Reproduce all lines of the listing below in which the word "code" occurs.

----

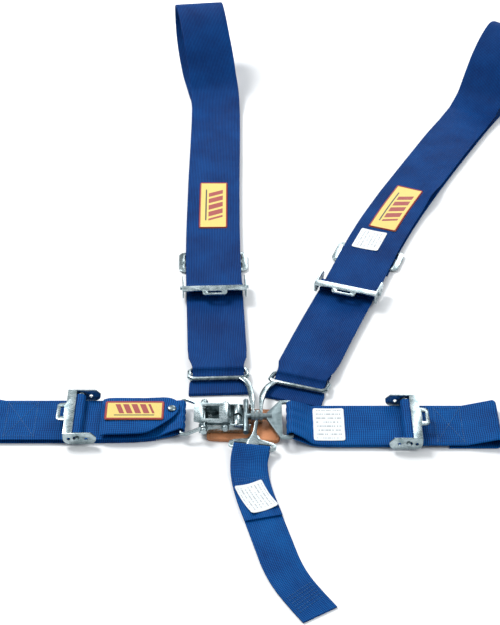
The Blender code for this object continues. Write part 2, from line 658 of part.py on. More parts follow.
def cut_tongue_hole(obj, index):
    hole = cylinder("tongue_hole", TONGUE_R + EYE_CLEAR, EYE_T * 3, None, "cutters", 24)
    hole.matrix_world = (Matrix.Translation((eye_x(index), BUCKLE_Y, TONGUE_Z))
                         @ Matrix.Rotation(math.pi / 2, 4, "Y"))
    boolean(obj, hole, "DIFFERENCE")


def shoulder_fitting(side, line, index):
    """Two-bar frame bent from rod, with an arm down to the eye on the tongue."""
    zinc = bpy.data.materials["zinc"]
    sign = {"left": 1, "right": -1}[side]
    half = GATHER * SHOULDER_W / 2 + 0.0016
    high_z, low_z = SHOULDER_BAR_Z, SHOULDER_LOW_BAR_Z
    out = half + FITTING_R + 0.0012
    frame = [line.place(SHOULDER_BAR_S, -half, high_z), line.place(SHOULDER_BAR_S, half, high_z),
             line.place(SHOULDER_BAR_S - 0.004, out, high_z),
             line.place(SHOULDER_LOW_BAR_S + 0.004, out, low_z),
             line.place(SHOULDER_LOW_BAR_S, half, low_z),
             line.place(SHOULDER_LOW_BAR_S, -half, low_z),
             line.place(SHOULDER_LOW_BAR_S + 0.004, -out, low_z),
             line.place(SHOULDER_BAR_S - 0.004, -out, high_z)]
    body = curve_to_mesh(rod(side + "_shoulder_fitting", frame, FITTING_R, zinc, True))
    corner = line.place(SHOULDER_LOW_BAR_S + 0.001, sign * (half - 0.004), low_z)
    target = Vector((eye_x(index), BUCKLE_Y + 0.004, TONGUE_Z))
    bend = Vector((corner.x + (target.x - corner.x) * 0.62, corner.y - 0.016, low_z + 0.001))
    bend2 = Vector((corner.x + (target.x - corner.x) * 0.94, target.y + 0.030, TONGUE_Z))
    arm = rod("fitting_arm", smooth([corner, bend, bend2, target], 4), 0.0021, None, False,
              "cutters")
    boolean(body, curve_to_mesh(arm), "UNION")
    boolean(body, eye("fitting_eye", index), "UNION")
    cut_tongue_hole(body, index)
    bake(body)


def crotch_fitting(index):
    """T-shaped plate whose neck is twisted edge-on for the tongue."""
    zinc = bpy.data.materials["zinc"]
    half = CROTCH_W / 2
    low_z = TONGUE_Z - 0.006
    outline = [(0.017, 0.0042), (0.010, 0.008), (0.006, half + 0.001), (0.002, half + 0.0065),
               (-0.006, half + 0.0065), (-0.009, half + 0.002), (-0.009, -half - 0.002),
               (-0.006, -half - 0.0065), (0.002, -half - 0.0065), (0.006, -half - 0.001),
               (0.010, -0.008), (0.017, -0.0042)]
    slot = rounded_rectangle(0.006, CROTCH_W + 0.0015, 0.001, 2, (-0.0015, 0.0))
    body = plate("crotch_fitting", outline, PLATE_T, zinc, [slot])
    point, direction = CROTCH.at(0.0)
    back = point - direction * CROTCH_BAR_BACK
    place = Matrix.Translation((back.x, back.y, low_z)) @ Matrix.Rotation(
        math.atan2(-direction.y, -direction.x), 4, "Z")
    body.matrix_world = place
    body = curve_to_mesh(body)
    body.data.transform(body.matrix_world)
    body.matrix_world = Matrix.Identity(4)
    start = place @ Vector((0.013, 0.0, 0.0))
    end = Vector((eye_x(index), BUCKLE_Y - 0.004, TONGUE_Z))
    neck = rod("crotch_neck", smooth([start, start.lerp(end, 0.5) + Vector((0.0, 0.0, -0.001)),
                                      end], 4), 0.0021, None, False, "cutters")
    boolean(body, curve_to_mesh(neck), "UNION")
    boolean(body, eye("crotch_eye", index), "UNION")
    cut_tongue_hole(body, index)
    bake(body)


def crotch_belt():
    blue = bpy.data.materials["webbing"]
    bar_z = TONGUE_Z - 0.006
    profile = [(0.120, layer_z(1)), (0.055, layer_z(1)), (0.022, layer_z(1) + 0.003)]
    profile += arc((0.0, bar_z), CROTCH_FOLD_R, 80, 280, 8)
    profile += [(0.022, layer_z(0) + 0.0022), (0.055, layer_z(0))]
    steps = 14
    profile += [(0.055 + (CROTCH_S - 0.055) * step / steps, layer_z(0))
                for step in range(1, steps + 1)]
    strap("crotch_strap", CROTCH, profile, CROTCH_W, blue)


# ---------------------------------------------------------------- small pieces
def label(name, line, s, v, length, width, top, material, turn=0.0):
    obj = plate(name, rounded_rectangle(length, width, 0.0015, 2), LABEL_T,
                bpy.data.materials[material])
    obj.matrix_world = (line.matrix(s, top + GAP + LABEL_T / 2)
                        @ Matrix.Translation((0.0, -v, 0.0)) @ Matrix.Rotation(turn, 4, "Z"))
    return obj


def leather_pad():
    pad = plate("leather_pad", rounded_rectangle(PAD_L, PAD_W, 0.006), PAD_T,
                bpy.data.materials["leather"])
    pad.matrix_world = (Matrix.Translation((-0.007, 0.007, PAD_T / 2))
                        @ Matrix.Rotation(math.radians(-3), 4, "Z"))


def lap_flap():
    """The adjuster's free end lies back over the left lap belt, held by a snap fastener."""
    blue = bpy.data.materials["webbing"]
    s = LEFT_ADJ_S
    top = LAP_TOP + GAP + WEB_T / 2
    start = s - ADJ_FLANGE_L + ADJ_BRIDGE_L - 0.004
    profile = smooth([(start, top + 0.0055), (start - 0.010, top + 0.0082),
                      (start - 0.040, top + 0.0085), (0.036, top + 0.0085), (0.020, top + 0.0088),
                      (0.003, top + 0.0092)], 4)
    strap("left_lap_flap", LEFT_LAP, [tuple(point) for point in profile], LAP_W, blue)
    label("left_lap_patch", LEFT_LAP, 0.057, 0.008, 0.072, 0.036, top + 0.0090 + WEB_T / 2, "patch")
    snap = turned("snap_fastener", [(0.0, 0.003), (0.004, 0.0026), (0.0055, 0.0012), (0.0055, 0.0),
                                    (0.0, 0.0)], bpy.data.materials["zinc"], 16)
    snap.location = LEFT_LAP.place(0.0115, 0.006, top + 0.0094 + WEB_T / 2 + GAP)


def main():
    clear_scene()
    make_material("webbing", BLUE, 0.75, 0.0)
    make_material("zinc", STEEL, 0.35, 1.0)
    make_material("leather", TAN, 0.6, 0.0)
    make_material("patch", YELLOW, 0.8, 0.0)
    make_material("label", WHITE, 0.8, 0.0)

    leather_pad()
    latch()
    link()
    lap_belt("left", LEFT_LAP, LEFT_LAP_REACH + STRAP_BAR_X, TONGUE_Z - 0.004, WIRE_R,
             LEFT_ADJ_S, LEFT_LAP_TAIL_S)
    lap_belt("right", RIGHT_LAP, RIGHT_LAP_REACH - LINK_BAR_X, TONGUE_Z, LINK_BAR_L / 2 + 0.0005,
             RIGHT_ADJ_S, RIGHT_LAP_TAIL_S)
    adjuster("left_lap_adjuster", LEFT_LAP, LEFT_ADJ_S, LAP_TOP, LAP_W)
    adjuster("right_lap_adjuster", RIGHT_LAP, RIGHT_ADJ_S, LAP_TOP, LAP_W)
    lap_flap()
    label("right_lap_label", RIGHT_LAP, 0.046, 0.0, 0.038, 0.062, LAP_TOP, "label")

    for side, line, split, index in (("left", LEFT_SHOULDER, LEFT_SHOULDER_ADJ_S, 0),
                                     ("right", RIGHT_SHOULDER, RIGHT_SHOULDER_ADJ_S, 2)):
        shoulder_belt(side, line, split)
        three_bar_slide(side, line)
        adjuster(side + "_shoulder_adjuster", line, split, SHOULDER_TOP_FACE, SHOULDER_W, math.pi)
        shoulder_fitting(side, line, index)
    label("left_shoulder_patch", LEFT_SHOULDER, 0.420, 0.000, 0.124, 0.041, SHOULDER_TOP_FACE,
          "patch")
    label("right_shoulder_patch", RIGHT_SHOULDER, 0.455, 0.0, 0.124, 0.041, SHOULDER_TOP_FACE,
          "patch")
    label("right_shoulder_label", RIGHT_SHOULDER, 0.363, 0.0, 0.050, 0.038, SHOULDER_TOP_FACE,
          "label")
    crotch_fitting(1)
    crotch_belt()
    label("crotch_label", CROTCH, 0.085, 0.0, 0.050, 0.036, layer_z(1) + WEB_T / 2, "label",
          math.radians(20))


main()
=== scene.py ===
"""Five-point latch-and-link racing harness: blue webbing, zinc-plated steel, a leather pad."""

import json
import math

import bmesh
import bpy
from bpy.props import FloatProperty, FloatVectorProperty, PointerProperty
from mathutils import Matrix, Vector, noise


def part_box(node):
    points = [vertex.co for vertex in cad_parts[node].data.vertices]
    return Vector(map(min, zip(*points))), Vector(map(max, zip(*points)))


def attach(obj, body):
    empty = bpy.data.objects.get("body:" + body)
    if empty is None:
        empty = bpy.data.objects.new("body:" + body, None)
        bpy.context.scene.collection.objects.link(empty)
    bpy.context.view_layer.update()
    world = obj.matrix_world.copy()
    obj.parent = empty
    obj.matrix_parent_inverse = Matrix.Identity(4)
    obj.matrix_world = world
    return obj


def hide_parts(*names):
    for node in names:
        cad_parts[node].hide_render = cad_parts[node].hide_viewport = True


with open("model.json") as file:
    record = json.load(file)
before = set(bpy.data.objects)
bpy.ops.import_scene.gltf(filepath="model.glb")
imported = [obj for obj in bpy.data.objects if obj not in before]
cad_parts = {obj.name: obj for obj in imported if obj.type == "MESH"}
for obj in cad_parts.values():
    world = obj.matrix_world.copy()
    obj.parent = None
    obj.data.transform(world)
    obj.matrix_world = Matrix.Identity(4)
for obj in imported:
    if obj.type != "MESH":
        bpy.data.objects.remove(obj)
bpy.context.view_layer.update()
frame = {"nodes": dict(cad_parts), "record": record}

bl_info = {
    "name": "Racing harness",
    "version": (1, 0, 0),
    "blender": (4, 5, 0),
    "location": "View3D > Sidebar > Harness",
    "description": "Dresses a laid-out racing harness on its fixed frame",
    "category": "Object",
}

MM = 0.001
ROOT = "buckle_and_lap_belts"
BODY_OF = {node: body for body, nodes in frame["record"]["behaviour"]["bodies"].items()
           for node in nodes}


def linear(code):
    """An sRGB hex colour as linear RGBA."""
    channels = [int(code[index:index + 2], 16) / 255 for index in (1, 3, 5)]
    return (*[c / 12.92 if c <= 0.04045 else ((c + 0.055) / 1.055) ** 2.4 for c in channels], 1.0)


def toned(color, factor):
    """A colour made darker or lighter."""
    return (*[min(1.0, channel * factor) for channel in color[:3]], 1.0)


def middle(node):
    """The middle of a frame node's box."""
    low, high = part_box(node)
    return (low + high) / 2


def span(node, axis):
    """How long a frame node's box is along an axis."""
    low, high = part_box(node)
    return high[axis] - low[axis]


# ---------------------------------------------------------------- sizes of the laid-out harness
# Every s is a distance along a belt's line on the ground, from its buckle end.
GAP = 0.3 * MM                 # between two pieces that lie on each other
WEB_T = 2.0 * MM               # webbing thickness
LAP_W = span("left_lap_outer_strap", 1)
SHOULDER_W = LAP_W
CROTCH_W = 44.5 * MM
GATHER = 0.80                  # share of its width that webbing keeps on a buckle bar
LAYER = [WEB_T / 2 + step * (WEB_T + GAP) for step in range(3)]  # heights of stacked webbing
LAP_TOP = LAYER[2] + WEB_T / 2
FRONT_Z = 7.9 * MM             # front layer of a shoulder belt
FRONT_TOP = FRONT_Z + WEB_T / 2
BUCKLE_Y = middle("strap_pin").y
TONGUE_Z = middle("lever_pin").z
ADJUSTER_S = {"left_lap": 0.130, "right_lap": 0.146, "left_shoulder": 0.194,
              "right_shoulder": 0.222}
SLIDE_S = {"left": 0.279, "right": 0.327}
RISE = {"left": (0.712, 1.0), "right": (0.774, 0.70)}  # s where the top loop starts, its stretch
# The standing loop's side view: (s past its start, height), up, over and back to the ground.
TOP_LOOP = [(0.0, 0.010), (0.040, 0.022), (0.070, 0.045), (0.100, 0.072), (0.130, 0.094),
            (0.155, 0.106), (0.175, 0.108), (0.195, 0.100), (0.203, 0.080), (0.190, 0.055),
            (0.160, 0.030), (0.120, 0.010), (0.085, 0.0022), (0.060, LAYER[0])]


# ---------------------------------------------------------------- curves
def smooth(points, steps):
    """Points along a Catmull-Rom curve through the given ones."""
    points = [Vector(point) for point in points]
    ends = [2 * points[0] - points[1], *points, 2 * points[-1] - points[-2]]
    curve = []
    for index in range(1, len(ends) - 2):
        a, b, c, d = ends[index - 1:index + 3]
        for step in range(steps):
            t = step / steps
            curve.append(0.5 * (2 * b + (c - a) * t + (2 * a - 5 * b + 4 * c - d) * t ** 2
                                + (3 * b - a - 3 * c + d) * t ** 3))
    curve.append(points[-1])
    return curve


def arc(centre, radius, start, end, steps=14):
    """Points (s, z) on an arc from one angle in degrees to another."""
    angles = [math.radians(start + (end - start) * step / steps) for step in range(steps + 1)]
    return [(centre[0] + radius * math.cos(angle), centre[1] + radius * math.sin(angle))
            for angle in angles]


def ease(low, high, value):
    """0 below low, 1 above high, and smooth between them."""
    t = min(1.0, max(0.0, (value - low) / (high - low)))
    return t * t * (3 - 2 * t)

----

▶ _Result for this exercise_
The Blender code for this object continues. Write part 2, from line 658 of part.py on. More parts follow.
def linear(code):
    channels = [int(code[index:index + 2], 16) / 255 for index in (1, 3, 5)]